The formula used to determine the expected dividend for the next year, \( D_1 \), is \( D_1 = D_0(1 + g) \). Here, the initial dividend \( D_0 \) is multiplied by \( (1 + g) \) where \( g \) is the growth rate. If dividends are increasing, \( g \) will be positive, but in this exercise, it is negative because the dividends are declining.

Understanding this growth rate is crucial in determining how much an investor can expect to receive in dividends next year and beyond. This anticipation impacts how much an investor might be willing to pay for the stock, considering that a negative growth rate might signal caution.

The Required Rate of Return, labeled \( r_s \) in the exercise, is another key factor in valuing a stock using the Constant Growth Dividend Discount Model. It represents the minimum percentage return an investor expects to earn from buying and holding a company's stock. It incorporates factors like the risk-free rate, market risk, and specific risk associated with the company.

In this example, the Required Rate of Return is given as \(15\%\). This is essential in the stock valuation formula because it provides a benchmark against which the expected future dividends are discounted to find their present value.

In terms of calculations, this rate is used in the denominator of the Gordon Growth Model: \[ P_0 = \frac{D_1}{r_s - g} \]Having a firm grasp on what the Required Rate of Return represents assists investors in understanding what they deem to be an acceptable return, given the level of risk they associate with the stock. They can then make more informed decisions about whether the stock is fairly valued, overvalued, or undervalued in the market.

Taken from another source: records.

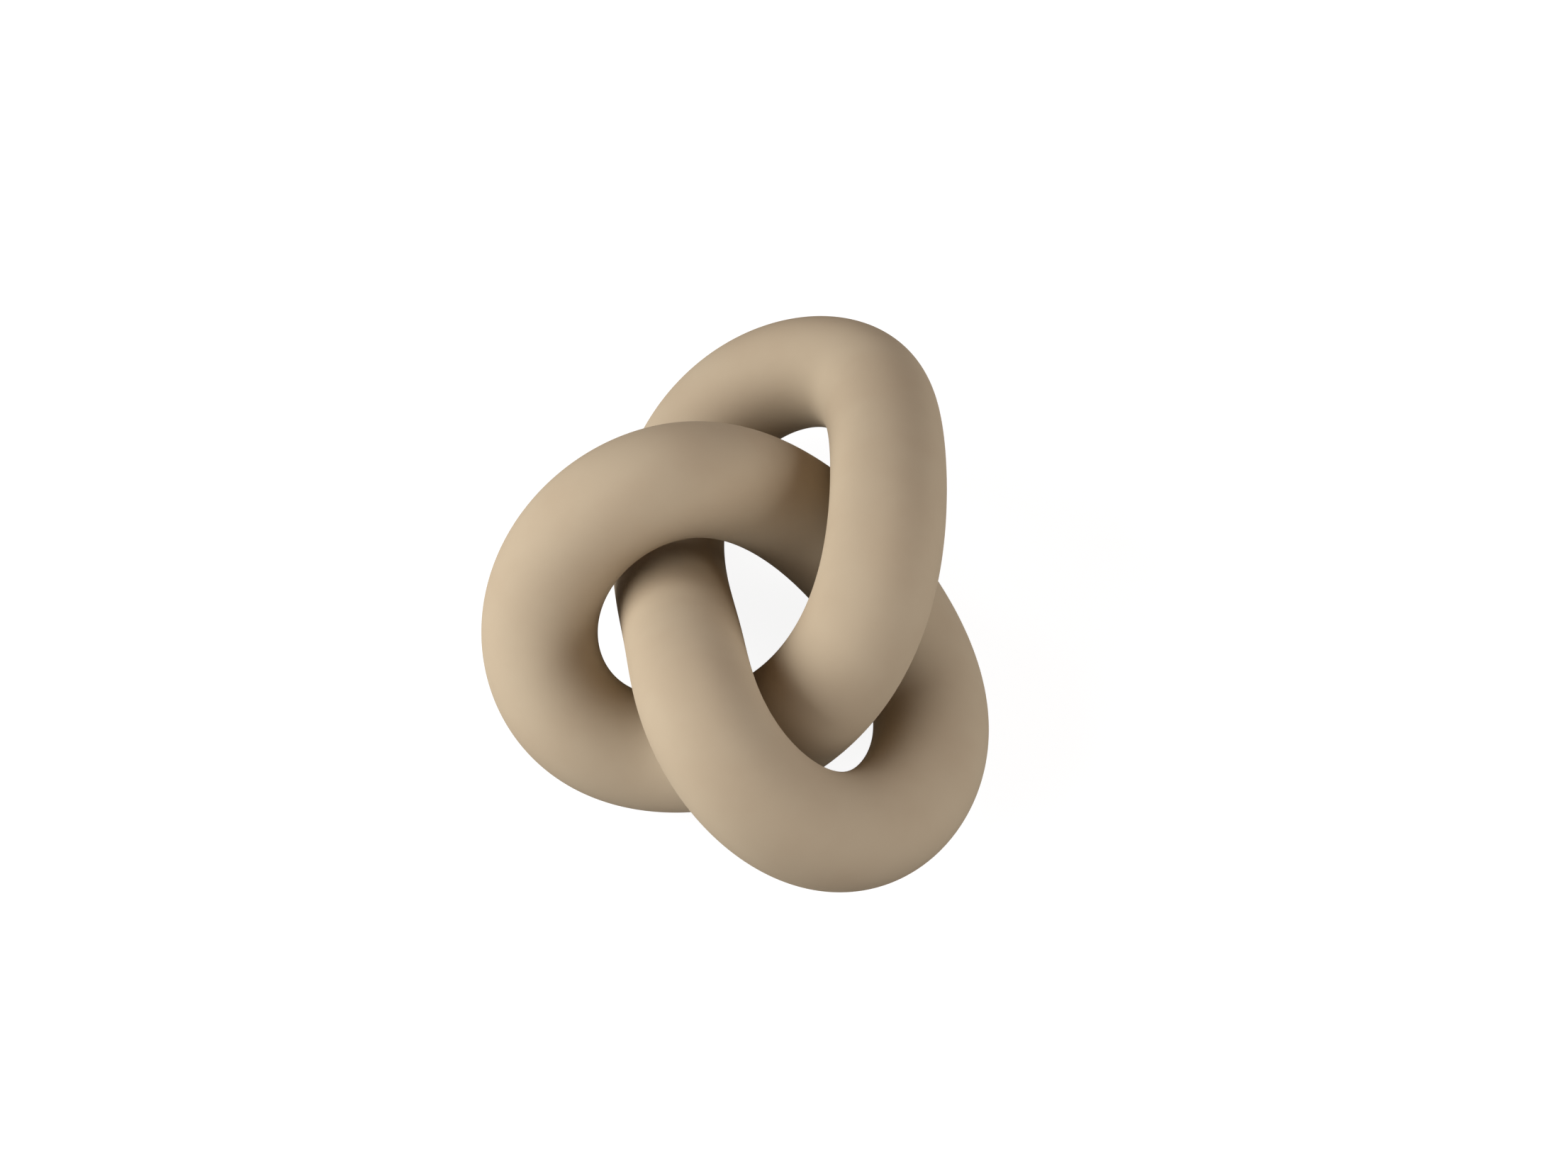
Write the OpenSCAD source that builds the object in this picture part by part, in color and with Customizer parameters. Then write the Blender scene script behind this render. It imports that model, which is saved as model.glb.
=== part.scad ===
// Knot sculpture: one round, hollow tube laid in a three-lobed knot.
// It is cast as three lobes, bonded end to end over sleeves in their bores,
// and lies on three felt pads. The origin is on the table, under the middle
// of the outline. +Z is up, and +Y points to the long rear lobe.

/* [Knot] */
// Outer diameter of the tube
tube_d = 36; // [30:0.5:44]
// Room between the strands across X, left by the three tubes that lie abreast there
room_w = 49.5; // [42:0.5:70]
// Room between the strands along Y, left by the four tubes that lie abreast there
room_l = 64; // [54:1:90]
// Least gap between two strands where they cross
strand_gap = 0.6; // [0.4:0.1:3]

/* [Cast lobes] */
// Wall of the hollow tube
wall = 4.5; // [3:0.5:7]
// Depth ground off the underside to seat a pad
ground_depth = 1.4; // [1:0.1:2]

/* [Joining sleeves] */
// Length of a sleeve along the tube
sleeve_len = 30; // [16:1:50]
// Wall of a sleeve
sleeve_wall = 3; // [2:0.5:4.5]
// Gap for the bonding paste between a sleeve and the bore
bond_gap = 0.3; // [0.2:0.1:0.6]

/* [Pads] */
// Diameter of a felt pad
pad_d = 10; // [6:0.5:12]
// Thickness of a felt pad
pad_t = 2; // [1:0.5:4]

/* [Hidden] */

clay = "#b8a58b";
sleeve_clay = "#93836d";
felt = "#6d6153";

// Plan of the centreline, seen from above: fifteen stations at equal turns,
// each as [x, y] in shares of the plan's half width and half length
plan_shares = [
    // rear lobe's tip, down its right side over the left lobe, under the front lobe
    [0.53, 0.96], [0.78, 0.49], [0.68, -0.29], [0.1, -0.57], [-0.58, -0.52],
    // left lobe's tip, over the rear lobe's foot, under its right side
    [-0.96, -0.25], [-0.7, 0.1], [-0.03, 0.3], [0.66, 0.19], [1, -0.39],
    // front lobe's tip, over the left lobe, under it towards the rear
    [0.77, -0.9], [0.17, -1], [-0.19, -0.56], [-0.32, 0.11], [-0.16, 0.84]
];
// Heights of the same stations, as shares of the climb
climb_shares = [
    0.46, 0.83, 1, 0.21, 0,
    0.34, 0.9, 0.84, 0.1, 0,
    0.24, 0.74, 0.92, 0.17, 0.06
];

lobes = 3;
lobe_turn = 360 / lobes;
// Turn at which the rear and left lobes are joined, out of sight under the front lobe
joint_turn = 78;
// Turn between two rings of a mesh, and sides of a ring
ring_turn = 3;
sides = 32;
// Turn between two points where the strands' distance is measured, and the
// turn within which two points belong to the same strand
sample_turn = 1.5;
strand_turn = 60;
// Turn either side of a point that gives its heading
probe_turn = 0.5;

// The curve through the stations is the smoothest periodic one: each station
// counts by sin(n x / 2) / (n sin(x / 2)), x being the turn from it.
stations = len(plan_shares);
function pull(x) =
    x % 360 == 0 ? 1 : sin(stations * x / 2) / (stations * sin(x / 2));
function pulls(turn) = [for (i = [0:stations - 1]) pull(turn - i * 360 / stations)];

sample_turns = [0:sample_turn:360 - sample_turn];
sample_plans = [for (turn = sample_turns) pulls(turn) * plan_shares];
sample_climbs = [for (turn = sample_turns) pulls(turn) * climb_shares];

// The plan is fitted to the overall width and length.
tubes_across = 3;
tubes_along = 4;
knot_w = tubes_across * tube_d + room_w;
knot_l = tubes_along * tube_d + room_l;
plan_low = [for (axis = [0:1]) min([for (p = sample_plans) p[axis]])];
plan_high = [for (axis = [0:1]) max([for (p = sample_plans) p[axis]])];
plan_mid = (plan_low + plan_high) / 2;
plan_size = [knot_w - tube_d, knot_l - tube_d];
function plan_mm(p) = [
    for (axis = [0:1]) (p[axis] - plan_mid[axis]) * plan_size[axis] / (plan_high[axis] - plan_low[axis])
];

// The climb is the least that keeps every two strands strand_gap apart.
clear_d = tube_d + strand_gap;
samples = len(sample_plans);
sample_mms = [for (p = sample_plans) plan_mm(p)];
strand_samples = strand_turn / sample_turn;
climb_needs = [
    for (i = [0:samples - 1])
    for (j = [i + strand_samples:1:min(samples - 1, i + samples - strand_samples)])
    let (across = sample_mms[i] - sample_mms[j], up = sample_climbs[i] - sample_climbs[j])
    if (across * across < clear_d * clear_d) (clear_d * clear_d - across * across) / (up * up)
];
climb = sqrt(max(climb_needs));

// The lowest points of the tube are ground flat, down to the pads. Each lobe
// has one, which lies in the last third of turns before the lobe's own.
climb_low = min(sample_climbs);
centre_low_z = pad_t + tube_d / 2 - ground_depth;
lobe_samples = samples / lobes;
function low_turn(index) =
    let (
        first = (index + lobes - 1) % lobes * lobe_samples,
        heights = [for (i = [first:first + lobe_samples - 1]) sample_climbs[i]]
    )
    (first + search(min(heights), heights)[0]) * sample_turn;

function centre(turn) =
    let (p = plan_mm(pulls(turn) * plan_shares), z = (pulls(turn) * climb_shares - climb_low) * climb)
    [p.x, p.y, z + centre_low_z];

// A ring stands square to the centreline. Its points start level, at one side.
function unit(v) = v / norm(v);
function heading(turn) = unit(centre(turn + probe_turn) - centre(turn - probe_turn));
function ring(turn, r) =
    let (along = heading(turn), level = unit(cross(along, [0, 0, 1])), upright = cross(level, along))
    [
        for (i = [0:sides - 1])
        let (angle = 360 * i / sides)
        centre(turn) + r * (cos(angle) * level + sin(angle) * upright)
    ];
function ground(points) = [for (p = points) [p.x, p.y, max(p.z, pad_t)]];

// A pipe between an outer and an inner stack of rings, closed by flat ends
module pipe(outer, inner) {
    rings = len(outer);
    skin = rings * sides;
    function at(start, i, j) = start + i * sides + j % sides;
    function quad(a, b, c, d) = [[a, b, c], [a, c, d]];
    walls = [
        for (i = [0:rings - 2])
        for (j = [0:sides - 1])
        each concat(
            quad(at(0, i, j), at(0, i, j + 1), at(0, i + 1, j + 1), at(0, i + 1, j)),
            quad(at(skin, i, j), at(skin, i + 1, j), at(skin, i + 1, j + 1), at(skin, i, j + 1))
        )
    ];
    ends = [
        for (j = [0:sides - 1])
        each concat(
            quad(at(0, 0, j), at(skin, 0, j), at(skin, 0, j + 1), at(0, 0, j + 1)),
            quad(at(0, rings - 1, j), at(0, rings - 1, j + 1), at(skin, rings - 1, j + 1), at(skin, rings - 1, j))
        )
    ];
    polyhedron(points = [for (r = concat(outer, inner)) each r], faces = concat(walls, ends));
}

bore_r = tube_d / 2 - wall;

// One cast lobe, from one joint to the next
module lobe(index) {
    turns = [
        for (turn = [0:ring_turn:lobe_turn])
        joint_turn + (index - 1) * lobe_turn + turn
    ];
    pipe(
        [for (turn = turns) ground(ring(turn, tube_d / 2))],
        [for (turn = turns) ring(turn, bore_r)]
    );
}

// Rings of a sleeve on one side of its joint: the bore's own rings, and an
// end ring set between two of them, so that the sleeve's length is exact
function sleeve_rings(turn, way, r, left) =
    let (step = norm(centre(turn + way * ring_turn) - centre(turn)))
    left > step
        ? concat([ring(turn, r)], sleeve_rings(turn + way * ring_turn, way, r, left - step))
        : let (here = ring(turn, r), there = ring(turn + way * ring_turn, r))
            [here, here + (there - here) * left / step];

function sleeve_stack(turn, r) =
    let (
        before = sleeve_rings(turn, -1, r, sleeve_len / 2),
        after = sleeve_rings(turn, 1, r, sleeve_len / 2)
    )
    concat([for (i = [len(before) - 1:-1:1]) before[i]], after);

// One sleeve, centred on the joint that the given lobe ends at
module sleeve(index) {
    turn = joint_turn + index * lobe_turn;
    pipe(
        sleeve_stack(turn, bore_r - bond_gap),
        sleeve_stack(turn, bore_r - bond_gap - sleeve_wall)
    );
}

// One pad, under the lowest point of the given lobe
module pad(index) {
    under = centre(low_turn(index));
    translate([under.x, under.y, 0]) cylinder(d = pad_d, h = pad_t, $fn = 48);
}

module rear_lobe() { color(clay) lobe(0); }
module left_lobe() { color(clay) lobe(1); }
module front_lobe() { color(clay) lobe(2); }
module rear_left_sleeve() { color(sleeve_clay) sleeve(0); }
module left_front_sleeve() { color(sleeve_clay) sleeve(1); }
module front_rear_sleeve() { color(sleeve_clay) sleeve(2); }
module rear_pad() { color(felt) pad(0); }
module left_pad() { color(felt) pad(1); }
module front_pad() { color(felt) pad(2); }

rear_lobe();
left_lobe();
front_lobe();
rear_left_sleeve();
left_front_sleeve();
front_rear_sleeve();
rear_pad();
left_pad();
front_pad();
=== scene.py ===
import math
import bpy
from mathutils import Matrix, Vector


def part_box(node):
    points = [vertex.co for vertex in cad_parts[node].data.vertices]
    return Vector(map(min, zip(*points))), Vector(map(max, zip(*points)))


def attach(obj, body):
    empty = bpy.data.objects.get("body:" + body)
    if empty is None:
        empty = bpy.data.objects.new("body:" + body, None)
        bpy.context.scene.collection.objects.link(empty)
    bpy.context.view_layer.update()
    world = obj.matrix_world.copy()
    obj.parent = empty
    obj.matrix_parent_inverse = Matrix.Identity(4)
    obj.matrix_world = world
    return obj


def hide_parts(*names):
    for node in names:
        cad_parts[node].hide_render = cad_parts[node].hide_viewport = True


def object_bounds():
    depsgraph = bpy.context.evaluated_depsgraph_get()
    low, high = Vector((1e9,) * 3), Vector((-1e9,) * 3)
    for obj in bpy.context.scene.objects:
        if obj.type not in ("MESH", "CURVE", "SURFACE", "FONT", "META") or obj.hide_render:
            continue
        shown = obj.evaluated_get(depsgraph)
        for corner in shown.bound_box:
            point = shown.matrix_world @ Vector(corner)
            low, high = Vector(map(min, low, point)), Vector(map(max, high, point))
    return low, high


bl_info = {
    "name": "Knot Sculpture",
    "version": (1, 0, 0),
    "blender": (4, 5, 0),
    "location": "3D View > Sidebar > Knot",
    "description": "Makes a hollow cast knot with joining sleeves and felt pads, and its studio",
    "category": "Object",
}

import bpy
import numpy as np
from mathutils import Vector

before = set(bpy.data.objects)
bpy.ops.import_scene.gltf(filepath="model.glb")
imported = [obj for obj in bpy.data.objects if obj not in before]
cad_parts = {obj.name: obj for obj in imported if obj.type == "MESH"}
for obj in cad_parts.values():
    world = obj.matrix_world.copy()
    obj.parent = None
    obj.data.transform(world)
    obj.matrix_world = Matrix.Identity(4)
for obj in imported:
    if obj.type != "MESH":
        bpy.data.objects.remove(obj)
CAD_LOW, CAD_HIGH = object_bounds()

# Plan of the centreline, as in the part's source: fifteen stations at equal
# turns, five to a lobe, as shares of the plan's half width and half length
PLAN_SHARES = np.array([
    (0.53, 0.96), (0.78, 0.49), (0.68, -0.29), (0.1, -0.57), (-0.58, -0.52),
    (-0.96, -0.25), (-0.7, 0.1), (-0.03, 0.3), (0.66, 0.19), (1.0, -0.39),
    (0.77, -0.9), (0.17, -1.0), (-0.19, -0.56), (-0.32, 0.11), (-0.16, 0.84),
])
# Heights of the stations as shares of the climb
CLIMB_SHARES = np.array([
    0.46, 0.83, 1.0, 0.21, 0.0,
    0.34, 0.9, 0.84, 0.1, 0.0,
    0.24, 0.74, 0.92, 0.17, 0.06,
])

MM = 0.001
WHITE = (1.0, 1.0, 1.0, 1.0)

# Turns are in degrees, along the centreline from its first station.
LOBES = 3
LOBE_TURN = 360 / LOBES
STATIONS = len(PLAN_SHARES)
# Turn between two points where the curve's reach is measured
SAMPLE_TURN = 1.5
# Turn either side of a point that gives the curve's heading and speed
PROBE_TURN = 0.25

# How finely the surfaces are drawn
ROUND_SIDES = 128
LOBE_RINGS = 220
BORE_RINGS = 110
GROOVE_RINGS = 6
SLEEVE_RINGS = 24
PAD_SIDES = 72
PAD_FACE_RINGS = 14
PAD_EDGE_RINGS = 8
# Edges where a surface turns by more than this stay sharp
SHARP_ANGLE = math.radians(40)
# Height over a ground flat up to which it is softened, as a share of the rounding
SOFT_SHARE = 4
# Length and depth of a sleeve's eased end, as a share of its wall
EASE_SHARE = 0.25

# Width that the focal length is given for, in mm
FRAME_WIDTH = 36.0
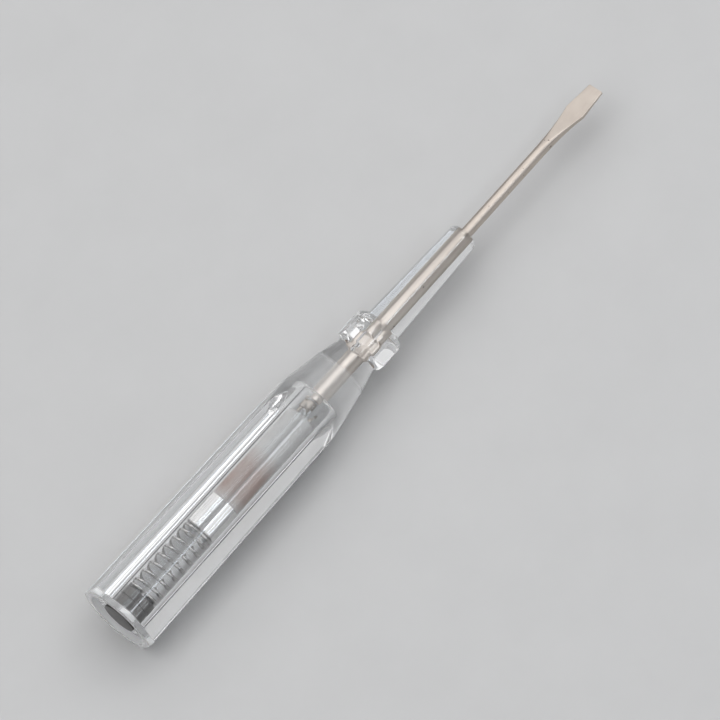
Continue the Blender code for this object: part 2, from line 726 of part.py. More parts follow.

Stock Valuation using the Constant Growth Dividend Discount Model involves determining the present value of a company's future dividends, factoring in the Dividend Growth Rate and the Required Rate of Return. The primary objective is to compute the intrinsic value of the stock, which helps in making investment decisions.

Using the formula:\[ P_0 = \frac{D_1}{r_s - g} \]We substitute the computed \( D_1 = 4.75 \), the Required Rate of Return \( r_s = 0.15 \), and the dividend growth rate \( g = -0.05 \). The equation becomes:\[ P_0 = \frac{4.75}{0.20} = 23.75 \]This tells us that the intrinsic value of Martell Mining's stock is \\(23.75.

By comparing this intrinsic value to the stock's current market price, investors can make decisions about buying or selling. If the market price is below \\)23.75, the stock might be undervalued and considered a good purchase. Conversely, if it's higher, it might be overvalued, implying it may not be the best investment at the moment.